Benjamin Wills Newton - Establishment of A Brethren Assembly at Plymouth

Establishment of A Brethren Assembly At Plymouth

At Oxford he abandoned Quaker beliefs and joined the Anglican Church. He was friends of Francis William Newman and George Wigram. Through Newman he first met John Nelson Darby. Newton and his friends in Oxford became increasingly critical of the Anglican Church especially in regard to its subjection to the sovereign state and the appointment of ordained clergy. In December 1831 Wigram left the Anglican church and bought a nonconformist place of worship, Providence Chapel in Raleigh Street, Plymouth, Devon. Meetings were open to Christians from all denominations for fellowship, prayer, praise and communion. In January 1832, Newton and Darby, although at the time, both Anglican clerics, shared communion with Wigram at such a meeting. By March 1832 Newton had left the Anglican Church, committed himself to the new fellowship and married a local girl, Hannah Abbott. The “Providence People” as they were known locally, grew quickly, became known as “The Brethren from Plymouth” and then were referred to as the Plymouth Brethren. Around 1832 Darby also left a denominational/sectarian system, the Church of Ireland.

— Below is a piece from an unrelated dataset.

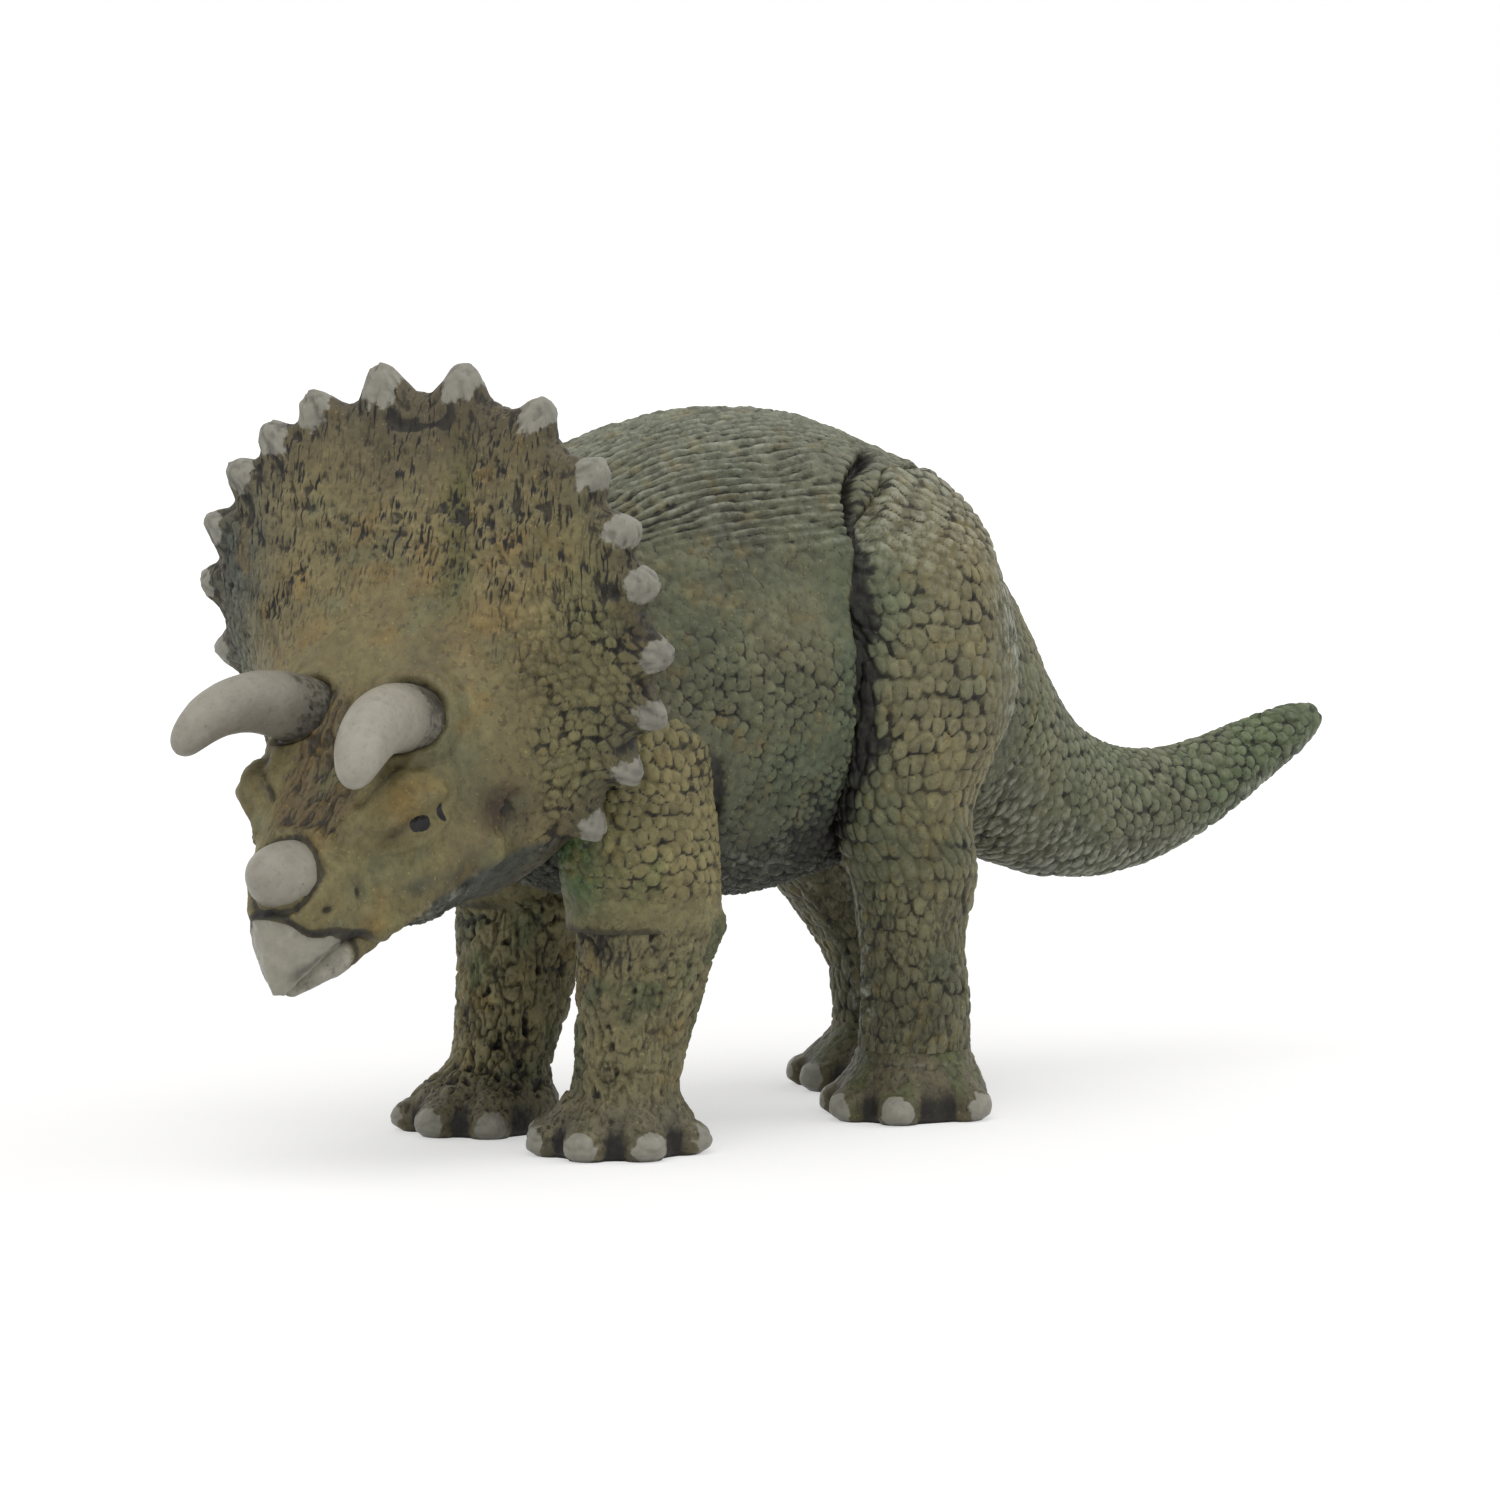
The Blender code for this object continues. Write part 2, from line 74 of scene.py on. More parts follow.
def new_material(name):
    """An empty node material, with its tree and its output."""
    made = bpy.data.materials.new(name)
    made.use_nodes = True
    made.node_tree.nodes.clear()
    return made, made.node_tree, made.node_tree.nodes.new("ShaderNodeOutputMaterial")


def node(tree, kind, settings=None, **sockets):
    """A shader node: settings are its own properties, sockets take a value or another node's output."""
    made = tree.nodes.new("ShaderNode" + kind)
    for key, value in (settings or {}).items():
        setattr(made, key, value)
    for key, value in sockets.items():
        socket = made.inputs[int(key[1:]) if key[0] == "i" and key[1:].isdigit() else key.replace("_", " ")]
        if isinstance(value, bpy.types.NodeSocket):
            tree.links.new(value, socket)
        else:
            socket.default_value = value
    return made


def larger(tree, first, second):
    """The larger of two shader values."""
    return node(tree, "Math", {"operation": "MAXIMUM"}, i0=first, i1=second).outputs[0]


def look_from(thing, turn, rise, distance):
    """Put the camera or a lamp at a turn and a rise in degrees round the aim, looking at it.

    It stands at aim + distance (sin turn cos rise, -cos turn cos rise, sin rise).
    """
    turn, rise = np.radians(turn), np.radians(rise)
    away = Vector((np.sin(turn) * np.cos(rise), -np.cos(turn) * np.cos(rise), np.sin(rise)))
    thing.location = Vector(view_aim) + away * distance
    thing.rotation_euler = away.to_track_quat("Z", "Y").to_euler()
    bpy.context.scene.collection.objects.link(thing)


camera = bpy.data.objects.new("camera", bpy.data.cameras.new("camera"))
camera.data.sensor_width = sensor_width
camera.data.lens = lens_length
camera.data.clip_start = 0.01
look_from(camera, view_turn, view_rise, view_distance)
bpy.context.scene.camera = camera
bpy.context.scene.view_settings.view_transform = "Standard"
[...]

The predominant features of the Plymouth assembly in 1832 included:

  • Rejection of clergy and adoption of the doctrine of the priesthood of all believers
  • Plurality of Elders – The elders were unpaid. Newton soon became an elder, and earned his living as a school teacher
  • Weekly communion
  • Separation from evil systems – e.g. not being in the armed forces or a member of any apostate denominational church

The Plymouth assembly was similar to an assembly in Dublin, Ireland which was established in 1827 by Anthony Norris Groves, Darby and other Christians who sought a return of Christendom to New Testament principles. Like the Dublin assembly which originally was anti sectarian in that it was open to all Christian believers, the Plymouth assembly in 1832 began defining qualifications for membership and an insistence that fellowship could only occur after severing any other fellowship with a denominational church. The shifting to a sectarian position was detected by Anthony Norris Groves, as shown in his letter to Darby in 1835.